After tearing his achilles tendon at the age of 33, many experts were of the opinion that Matthäus could no longer return to his level. The season was not crowned with success without him, but FC Bayern played in the UEFA Cup in 1996/97. There, the Munich team secured the title. It was another trophy in his collection.
There was a conflict between Matthäus and Klinsmann, who were both with FC Bayern at the time. This was already the case at Inter, where they also played together. In the summer of 1996, Matthäus published a “secret diary” in BILD in which he published internals from the team. It was the birth of FC Hollywood. This led to his dismissal as captain of FC Bayern Munich. However, he still dictated what happened on the pitch. The Munich team brought in Giovanni Trapattoni as coach and again became German champions in the 1996/97 season. It was the fifth title for Matthäus.

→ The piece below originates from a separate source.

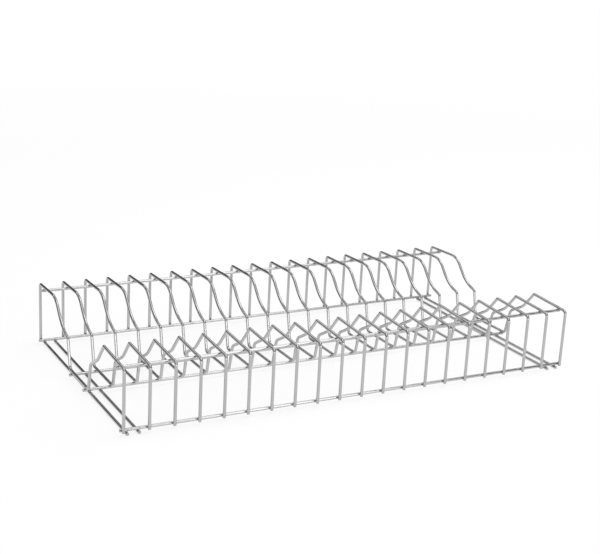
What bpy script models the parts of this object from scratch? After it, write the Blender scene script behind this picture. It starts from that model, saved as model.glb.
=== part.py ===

Ottmar Hitzfeld took over the team for the 1998/99 season and he still relied on the talent of the 38-year-old player. As a libero he made his mark on the Bayern games and at the end of the year he was voted ‘Germany’s Footballer of the Year’. For Bayern it was enough to win the championship and at the end of the seasons they were in the final of the Champions League. The Munich team took the lead early with a free kick from Mario Basler and had numerous chances to increase their lead. Matthäus had been replaced shortly before the end of the match, because he believed that he would win. United scored two goals in injury time. The dream of the ‘last’ missing title burst again for Matthäus.
In spring 2000, Matthäus moved to the MLS and the New York Metro Stars. He played his last game for Bayern on 8 March 2000 in the Champions League match against Real Madrid, which was won 4-1. The Munich team already won the first leg in Madrid 4:2. The Olympic Stadium turned into a madhouse. It was the birth of the Bestia Negra.